• Problem requirements:
In the listing below, locate the line that contains "bracket_near();" and the line that contains "for node in". Restate word for word those two lines and every line between them, and nothing else.

• Supplied material:
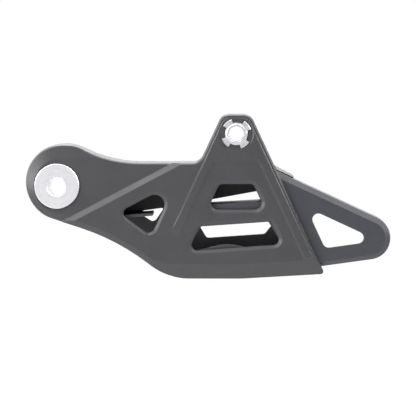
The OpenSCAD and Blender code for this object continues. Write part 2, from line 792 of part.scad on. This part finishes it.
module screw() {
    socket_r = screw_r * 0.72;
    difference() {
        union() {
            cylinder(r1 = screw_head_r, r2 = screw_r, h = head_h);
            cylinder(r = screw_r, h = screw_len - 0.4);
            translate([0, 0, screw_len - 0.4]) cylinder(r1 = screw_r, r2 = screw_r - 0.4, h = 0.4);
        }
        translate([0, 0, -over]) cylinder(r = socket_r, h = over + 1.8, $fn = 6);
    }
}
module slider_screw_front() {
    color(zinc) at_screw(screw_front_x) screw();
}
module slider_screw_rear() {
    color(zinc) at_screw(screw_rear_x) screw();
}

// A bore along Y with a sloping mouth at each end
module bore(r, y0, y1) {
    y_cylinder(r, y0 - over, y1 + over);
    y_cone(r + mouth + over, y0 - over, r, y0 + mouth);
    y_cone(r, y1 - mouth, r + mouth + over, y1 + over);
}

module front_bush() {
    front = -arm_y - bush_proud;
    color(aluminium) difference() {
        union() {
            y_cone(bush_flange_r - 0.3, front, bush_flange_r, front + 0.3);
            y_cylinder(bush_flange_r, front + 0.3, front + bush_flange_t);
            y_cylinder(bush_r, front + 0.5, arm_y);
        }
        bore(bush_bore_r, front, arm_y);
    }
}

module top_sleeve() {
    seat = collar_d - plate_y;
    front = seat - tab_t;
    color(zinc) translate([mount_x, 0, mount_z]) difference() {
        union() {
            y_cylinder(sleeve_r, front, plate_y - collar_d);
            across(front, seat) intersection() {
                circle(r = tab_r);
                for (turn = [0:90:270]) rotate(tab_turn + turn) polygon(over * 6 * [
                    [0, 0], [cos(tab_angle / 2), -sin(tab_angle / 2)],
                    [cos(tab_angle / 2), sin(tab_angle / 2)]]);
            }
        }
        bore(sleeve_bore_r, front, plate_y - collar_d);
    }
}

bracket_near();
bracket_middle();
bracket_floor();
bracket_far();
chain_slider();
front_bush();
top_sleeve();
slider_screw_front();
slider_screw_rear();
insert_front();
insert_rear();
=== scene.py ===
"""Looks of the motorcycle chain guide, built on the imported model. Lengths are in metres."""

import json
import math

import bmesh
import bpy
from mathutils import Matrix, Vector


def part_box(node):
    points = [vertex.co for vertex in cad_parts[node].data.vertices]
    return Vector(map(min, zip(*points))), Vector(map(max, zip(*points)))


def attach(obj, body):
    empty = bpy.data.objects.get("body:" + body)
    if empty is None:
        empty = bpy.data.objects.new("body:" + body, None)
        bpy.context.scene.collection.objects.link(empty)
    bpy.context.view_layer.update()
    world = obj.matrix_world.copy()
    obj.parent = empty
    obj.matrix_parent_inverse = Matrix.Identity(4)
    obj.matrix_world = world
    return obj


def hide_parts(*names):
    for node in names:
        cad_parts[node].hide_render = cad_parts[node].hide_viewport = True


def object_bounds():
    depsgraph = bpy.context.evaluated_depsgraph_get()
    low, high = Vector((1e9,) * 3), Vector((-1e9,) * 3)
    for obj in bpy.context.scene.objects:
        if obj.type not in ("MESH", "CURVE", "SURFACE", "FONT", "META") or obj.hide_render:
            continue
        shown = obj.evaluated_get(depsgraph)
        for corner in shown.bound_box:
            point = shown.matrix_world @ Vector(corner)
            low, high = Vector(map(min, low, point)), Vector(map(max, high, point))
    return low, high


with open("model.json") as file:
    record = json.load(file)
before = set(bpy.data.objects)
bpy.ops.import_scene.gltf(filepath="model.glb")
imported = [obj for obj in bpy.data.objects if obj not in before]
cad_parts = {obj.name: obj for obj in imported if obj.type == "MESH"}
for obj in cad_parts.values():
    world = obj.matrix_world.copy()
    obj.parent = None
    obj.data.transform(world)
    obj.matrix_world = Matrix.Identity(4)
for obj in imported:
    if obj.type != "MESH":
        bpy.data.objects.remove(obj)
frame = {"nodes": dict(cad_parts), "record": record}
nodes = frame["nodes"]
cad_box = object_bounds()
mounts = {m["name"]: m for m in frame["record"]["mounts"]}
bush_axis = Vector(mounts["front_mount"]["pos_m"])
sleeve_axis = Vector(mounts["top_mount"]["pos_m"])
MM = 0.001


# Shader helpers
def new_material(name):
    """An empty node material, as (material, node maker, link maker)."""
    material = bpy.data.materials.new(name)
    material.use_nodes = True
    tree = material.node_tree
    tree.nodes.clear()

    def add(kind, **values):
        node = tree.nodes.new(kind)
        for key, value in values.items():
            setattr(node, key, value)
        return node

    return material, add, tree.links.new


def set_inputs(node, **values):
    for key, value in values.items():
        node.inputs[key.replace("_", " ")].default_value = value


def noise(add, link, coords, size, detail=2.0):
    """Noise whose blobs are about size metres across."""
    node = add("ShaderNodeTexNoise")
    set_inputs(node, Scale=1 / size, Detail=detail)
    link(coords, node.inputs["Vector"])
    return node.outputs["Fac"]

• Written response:
bracket_near();
bracket_middle();
bracket_floor();
bracket_far();
chain_slider();
front_bush();
top_sleeve();
slider_screw_front();
slider_screw_rear();
insert_front();
insert_rear();
=== scene.py ===
"""Looks of the motorcycle chain guide, built on the imported model. Lengths are in metres."""

import json
import math

import bmesh
import bpy
from mathutils import Matrix, Vector


def part_box(node):
    points = [vertex.co for vertex in cad_parts[node].data.vertices]
    return Vector(map(min, zip(*points))), Vector(map(max, zip(*points)))


def attach(obj, body):
    empty = bpy.data.objects.get("body:" + body)
    if empty is None:
        empty = bpy.data.objects.new("body:" + body, None)
        bpy.context.scene.collection.objects.link(empty)
    bpy.context.view_layer.update()
    world = obj.matrix_world.copy()
    obj.parent = empty
    obj.matrix_parent_inverse = Matrix.Identity(4)
    obj.matrix_world = world
    return obj


def hide_parts(*names):
    for node in names:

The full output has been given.